Aim of the task ▸ Render the following material again verbatim, leaving nothing out.

------------

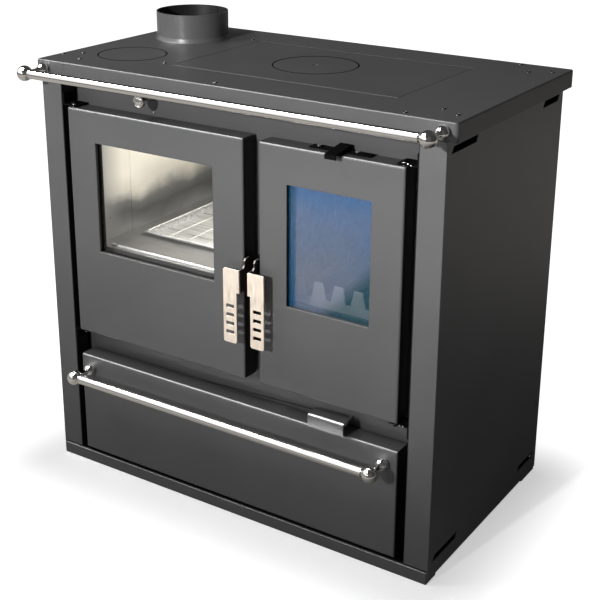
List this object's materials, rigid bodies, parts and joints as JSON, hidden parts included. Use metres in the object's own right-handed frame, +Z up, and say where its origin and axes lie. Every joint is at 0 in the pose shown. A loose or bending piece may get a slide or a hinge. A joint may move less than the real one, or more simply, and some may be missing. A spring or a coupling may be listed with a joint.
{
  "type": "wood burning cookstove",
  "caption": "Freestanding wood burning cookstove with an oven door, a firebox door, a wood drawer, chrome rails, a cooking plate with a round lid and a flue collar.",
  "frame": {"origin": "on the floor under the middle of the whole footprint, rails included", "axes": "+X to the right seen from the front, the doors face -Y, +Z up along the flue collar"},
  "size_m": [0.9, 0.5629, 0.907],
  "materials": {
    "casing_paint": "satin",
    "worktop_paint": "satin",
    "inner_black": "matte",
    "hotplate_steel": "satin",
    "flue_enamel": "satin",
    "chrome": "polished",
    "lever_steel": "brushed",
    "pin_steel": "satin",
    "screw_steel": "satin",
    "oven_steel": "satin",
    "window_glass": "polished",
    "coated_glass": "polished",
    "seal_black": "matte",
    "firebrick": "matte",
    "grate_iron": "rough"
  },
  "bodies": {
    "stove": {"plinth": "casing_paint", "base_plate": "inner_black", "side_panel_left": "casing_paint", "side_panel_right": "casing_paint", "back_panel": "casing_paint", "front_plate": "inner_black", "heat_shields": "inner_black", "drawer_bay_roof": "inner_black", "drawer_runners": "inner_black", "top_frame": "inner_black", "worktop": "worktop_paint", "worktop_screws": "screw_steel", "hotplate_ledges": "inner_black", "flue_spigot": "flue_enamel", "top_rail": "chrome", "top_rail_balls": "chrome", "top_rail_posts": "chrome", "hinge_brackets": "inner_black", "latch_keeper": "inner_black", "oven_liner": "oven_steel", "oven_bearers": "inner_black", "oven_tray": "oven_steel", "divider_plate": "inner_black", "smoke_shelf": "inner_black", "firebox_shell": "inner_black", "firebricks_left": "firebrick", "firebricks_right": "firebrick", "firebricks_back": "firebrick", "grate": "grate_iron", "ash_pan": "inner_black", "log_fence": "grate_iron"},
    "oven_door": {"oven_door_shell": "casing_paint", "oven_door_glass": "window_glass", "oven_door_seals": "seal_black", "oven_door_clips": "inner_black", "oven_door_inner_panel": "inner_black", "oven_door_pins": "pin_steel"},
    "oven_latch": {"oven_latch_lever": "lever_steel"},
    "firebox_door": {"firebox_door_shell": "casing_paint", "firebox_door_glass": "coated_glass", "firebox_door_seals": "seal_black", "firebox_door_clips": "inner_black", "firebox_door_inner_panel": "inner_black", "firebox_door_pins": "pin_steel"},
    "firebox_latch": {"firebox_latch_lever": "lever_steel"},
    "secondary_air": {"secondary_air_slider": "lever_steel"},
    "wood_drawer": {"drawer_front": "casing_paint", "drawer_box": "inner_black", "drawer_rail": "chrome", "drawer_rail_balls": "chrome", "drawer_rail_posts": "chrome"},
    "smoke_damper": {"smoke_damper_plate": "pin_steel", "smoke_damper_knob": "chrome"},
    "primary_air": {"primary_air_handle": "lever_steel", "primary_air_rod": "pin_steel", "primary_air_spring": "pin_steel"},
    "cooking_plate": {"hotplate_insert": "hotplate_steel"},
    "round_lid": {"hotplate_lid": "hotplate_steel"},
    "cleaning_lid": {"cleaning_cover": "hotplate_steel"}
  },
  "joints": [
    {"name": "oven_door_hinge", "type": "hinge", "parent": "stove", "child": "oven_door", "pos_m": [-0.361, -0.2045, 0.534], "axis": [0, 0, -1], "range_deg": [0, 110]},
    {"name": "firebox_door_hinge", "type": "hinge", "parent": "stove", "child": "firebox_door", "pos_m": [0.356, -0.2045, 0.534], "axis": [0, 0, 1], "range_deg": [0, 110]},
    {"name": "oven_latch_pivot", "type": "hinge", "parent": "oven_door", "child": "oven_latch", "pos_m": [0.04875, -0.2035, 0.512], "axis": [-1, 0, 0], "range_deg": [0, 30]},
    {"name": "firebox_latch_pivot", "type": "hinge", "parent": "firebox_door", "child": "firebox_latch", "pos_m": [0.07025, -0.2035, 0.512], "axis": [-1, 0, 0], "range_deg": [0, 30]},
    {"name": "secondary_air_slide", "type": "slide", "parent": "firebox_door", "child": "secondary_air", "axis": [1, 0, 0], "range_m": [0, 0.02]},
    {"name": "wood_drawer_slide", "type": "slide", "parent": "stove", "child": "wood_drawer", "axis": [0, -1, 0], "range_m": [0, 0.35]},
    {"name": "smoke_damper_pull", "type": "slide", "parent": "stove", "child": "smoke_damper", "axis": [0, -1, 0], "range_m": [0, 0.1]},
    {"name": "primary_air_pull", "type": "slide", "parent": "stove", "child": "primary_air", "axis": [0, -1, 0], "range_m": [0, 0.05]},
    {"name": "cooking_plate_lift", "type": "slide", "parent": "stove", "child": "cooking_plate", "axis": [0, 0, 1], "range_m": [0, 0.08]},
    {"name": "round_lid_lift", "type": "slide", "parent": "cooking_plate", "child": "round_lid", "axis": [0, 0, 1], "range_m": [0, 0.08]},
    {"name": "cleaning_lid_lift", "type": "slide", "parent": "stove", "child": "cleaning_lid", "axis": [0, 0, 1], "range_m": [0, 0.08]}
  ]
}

------------

Exercise output ▸
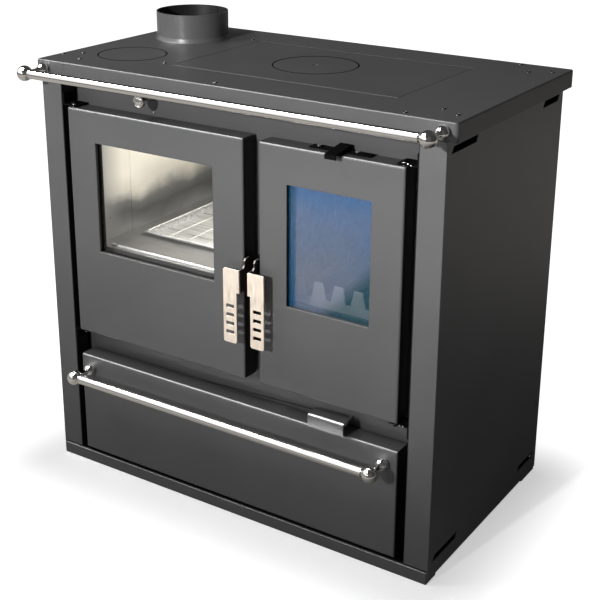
List this object's materials, rigid bodies, parts and joints as JSON, hidden parts included. Use metres in the object's own right-handed frame, +Z up, and say where its origin and axes lie. Every joint is at 0 in the pose shown. A loose or bending piece may get a slide or a hinge. A joint may move less than the real one, or more simply, and some may be missing. A spring or a coupling may be listed with a joint.
{
  "type": "wood burning cookstove",
  "caption": "Freestanding wood burning cookstove with an oven door, a firebox door, a wood drawer, chrome rails, a cooking plate with a round lid and a flue collar.",
  "frame": {"origin": "on the floor under the middle of the whole footprint, rails included", "axes": "+X to the right seen from the front, the doors face -Y, +Z up along the flue collar"},
  "size_m": [0.9, 0.5629, 0.907],
  "materials": {
    "casing_paint": "satin",
    "worktop_paint": "satin",
    "inner_black": "matte",
    "hotplate_steel": "satin",
    "flue_enamel": "satin",
    "chrome": "polished",
    "lever_steel": "brushed",
    "pin_steel": "satin",
    "screw_steel": "satin",
    "oven_steel": "satin",
    "window_glass": "polished",
    "coated_glass": "polished",
    "seal_black": "matte",
    "firebrick": "matte",
    "grate_iron": "rough"
  },
  "bodies": {
    "stove": {"plinth": "casing_paint", "base_plate": "inner_black", "side_panel_left": "casing_paint", "side_panel_right": "casing_paint", "back_panel": "casing_paint", "front_plate": "inner_black", "heat_shields": "inner_black", "drawer_bay_roof": "inner_black", "drawer_runners": "inner_black", "top_frame": "inner_black", "worktop": "worktop_paint", "worktop_screws": "screw_steel", "hotplate_ledges": "inner_black", "flue_spigot": "flue_enamel", "top_rail": "chrome", "top_rail_balls": "chrome", "top_rail_posts": "chrome", "hinge_brackets": "inner_black", "latch_keeper": "inner_black", "oven_liner": "oven_steel", "oven_bearers": "inner_black", "oven_tray": "oven_steel", "divider_plate": "inner_black", "smoke_shelf": "inner_black", "firebox_shell": "inner_black", "firebricks_left": "firebrick", "firebricks_right": "firebrick", "firebricks_back": "firebrick", "grate": "grate_iron", "ash_pan": "inner_black", "log_fence": "grate_iron"},
    "oven_door": {"oven_door_shell": "casing_paint", "oven_door_glass": "window_glass", "oven_door_seals": "seal_black", "oven_door_clips": "inner_black", "oven_door_inner_panel": "inner_black", "oven_door_pins": "pin_steel"},
    "oven_latch": {"oven_latch_lever": "lever_steel"},
    "firebox_door": {"firebox_door_shell": "casing_paint", "firebox_door_glass": "coated_glass", "firebox_door_seals": "seal_black", "firebox_door_clips": "inner_black", "firebox_door_inner_panel": "inner_black", "firebox_door_pins": "pin_steel"},
    "firebox_latch": {"firebox_latch_lever": "lever_steel"},
    "secondary_air": {"secondary_air_slider": "lever_steel"},
    "wood_drawer": {"drawer_front": "casing_paint", "drawer_box": "inner_black", "drawer_rail": "chrome", "drawer_rail_balls": "chrome", "drawer_rail_posts": "chrome"},
    "smoke_damper": {"smoke_damper_plate": "pin_steel", "smoke_damper_knob": "chrome"},
    "primary_air": {"primary_air_handle": "lever_steel", "primary_air_rod": "pin_steel", "primary_air_spring": "pin_steel"},
    "cooking_plate": {"hotplate_insert": "hotplate_steel"},
    "round_lid": {"hotplate_lid": "hotplate_steel"},
    "cleaning_lid": {"cleaning_cover": "hotplate_steel"}
  },
  "joints": [
    {"name": "oven_door_hinge", "type": "hinge", "parent": "stove", "child": "oven_door", "pos_m": [-0.361, -0.2045, 0.534], "axis": [0, 0, -1], "range_deg": [0, 110]},
    {"name": "firebox_door_hinge", "type": "hinge", "parent": "stove", "child": "firebox_door", "pos_m": [0.356, -0.2045, 0.534], "axis": [0, 0, 1], "range_deg": [0, 110]},
    {"name": "oven_latch_pivot", "type": "hinge", "parent": "oven_door", "child": "oven_latch", "pos_m": [0.04875, -0.2035, 0.512], "axis": [-1, 0, 0], "range_deg": [0, 30]},
    {"name": "firebox_latch_pivot", "type": "hinge", "parent": "firebox_door", "child": "firebox_latch", "pos_m": [0.07025, -0.2035, 0.512], "axis": [-1, 0, 0], "range_deg": [0, 30]},
    {"name": "secondary_air_slide", "type": "slide", "parent": "firebox_door", "child": "secondary_air", "axis": [1, 0, 0], "range_m": [0, 0.02]},
    {"name": "wood_drawer_slide", "type": "slide", "parent": "stove", "child": "wood_drawer", "axis": [0, -1, 0], "range_m": [0, 0.35]},
    {"name": "smoke_damper_pull", "type": "slide", "parent": "stove", "child": "smoke_damper", "axis": [0, -1, 0], "range_m": [0, 0.1]},
    {"name": "primary_air_pull", "type": "slide", "parent": "stove", "child": "primary_air", "axis": [0, -1, 0], "range_m": [0, 0.05]},
    {"name": "cooking_plate_lift", "type": "slide", "parent": "stove", "child": "cooking_plate", "axis": [0, 0, 1], "range_m": [0, 0.08]},
    {"name": "round_lid_lift", "type": "slide", "parent": "cooking_plate", "child": "round_lid", "axis": [0, 0, 1], "range_m": [0, 0.08]},
    {"name": "cleaning_lid_lift", "type": "slide", "parent": "stove", "child": "cleaning_lid", "axis": [0, 0, 1], "range_m": [0, 0.08]}
  ]
}